As it turns out turning forty has prompted some unexpected soul-searching. I've watched many of my friends approach the big "four O" with dread over the years and seen them become unsettled by the attainment of this milepost, as if somehow life were from now on an inevitable downward spiral of reducing horizons. I wondered whether it would be the same for me.
Not, as it turns out.
Becoming 40 has had the opposite effect, sweeping out old outdated things and releasing the future.
In the last couple of weeks I've made some major life-changing decisions: I've sold my horses, cleared out my cupboards, got rid of useless stuff I've been carrying around for years, thrown out clothes, packed stuff off to charity shops, put things I don't want on ebay, cleaned the house (now that is startling) revamped finances, thought about changing the car for something less expensive and started looking at university courses for this autumn.
I want to study Ecology and Conservation Management with an emphasis on wild birds, although part of the point here is to begin and see where it takes me.
I am fortunate to be married to someone who is a bundle of energy and has a "go gettum" attitude to life that refuses to accept ordinary limitations (he's a marathon runner which says it all). He supports making changes that are beneficial even if they are momentous and that helps me enormously. We are currently enjoying a robust debate about who will attain the highest academic qualification if I return to uni. M currently leads with a Masters; I am countering by threatening a PhD, something that is unfinished business for me from twenty years ago and now seems possible again. I'm sure he won't let it rest at that but that is good for me- it spurs me on.

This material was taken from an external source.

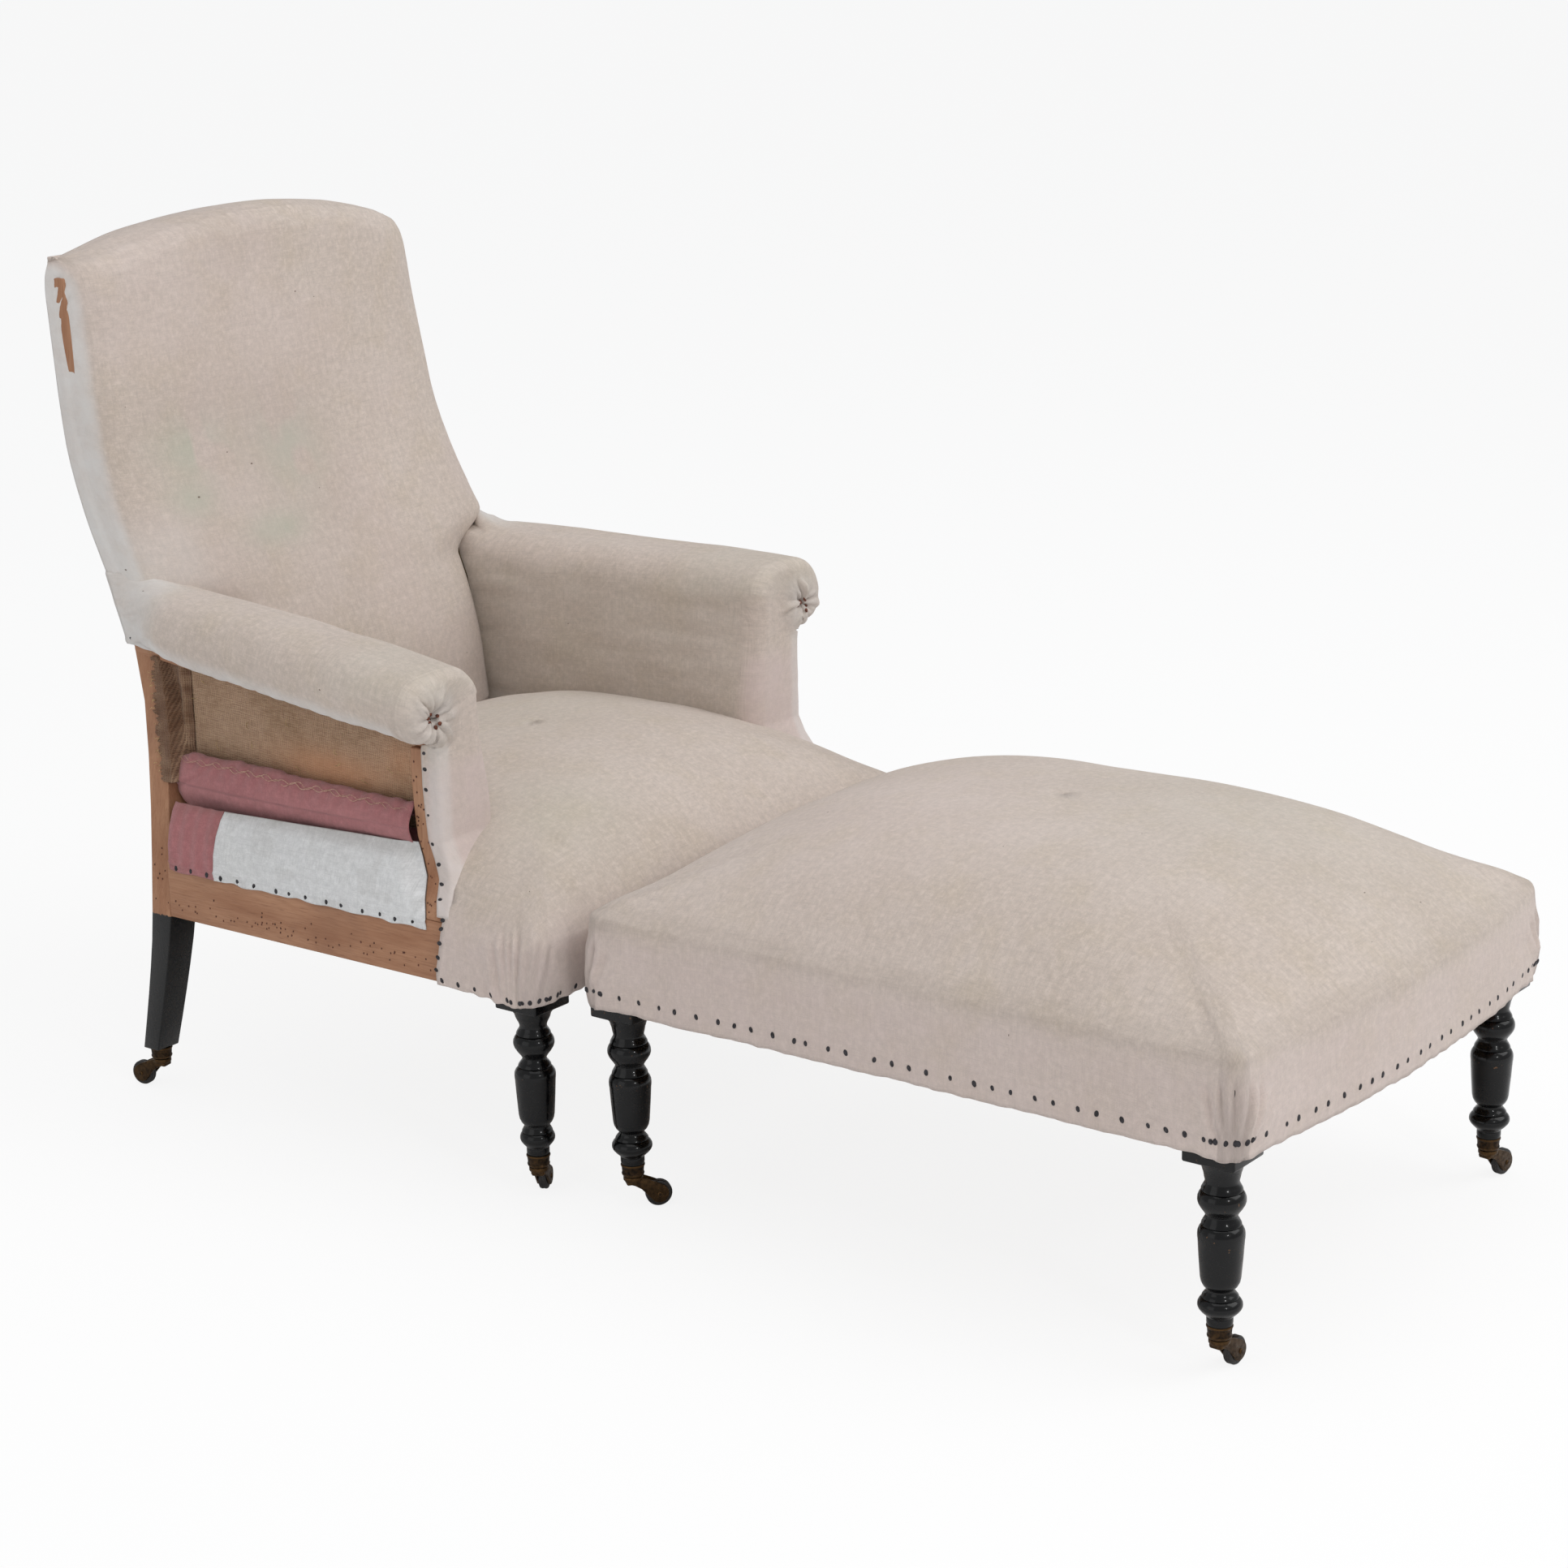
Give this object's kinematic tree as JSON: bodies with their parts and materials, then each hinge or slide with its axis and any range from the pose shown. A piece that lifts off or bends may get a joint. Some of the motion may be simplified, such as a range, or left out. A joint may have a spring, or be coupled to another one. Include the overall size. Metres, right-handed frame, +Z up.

So I'll keep you posted. If it's to be this autumn I need to enroll by June.
It's all rather exciting- life has opened up again. It has a habit of popping these surprises when you're least expecting them and I appreciate the salutary shake up. It's easy to get stuck in a rut doing the same things the way you have always done them and not noticing when the thing or the doing of it no longer suits you.
To anyone reading this contemplating change but feeling uncertain or nervous about it I would simply say take your courage in your hands and see where it leads you.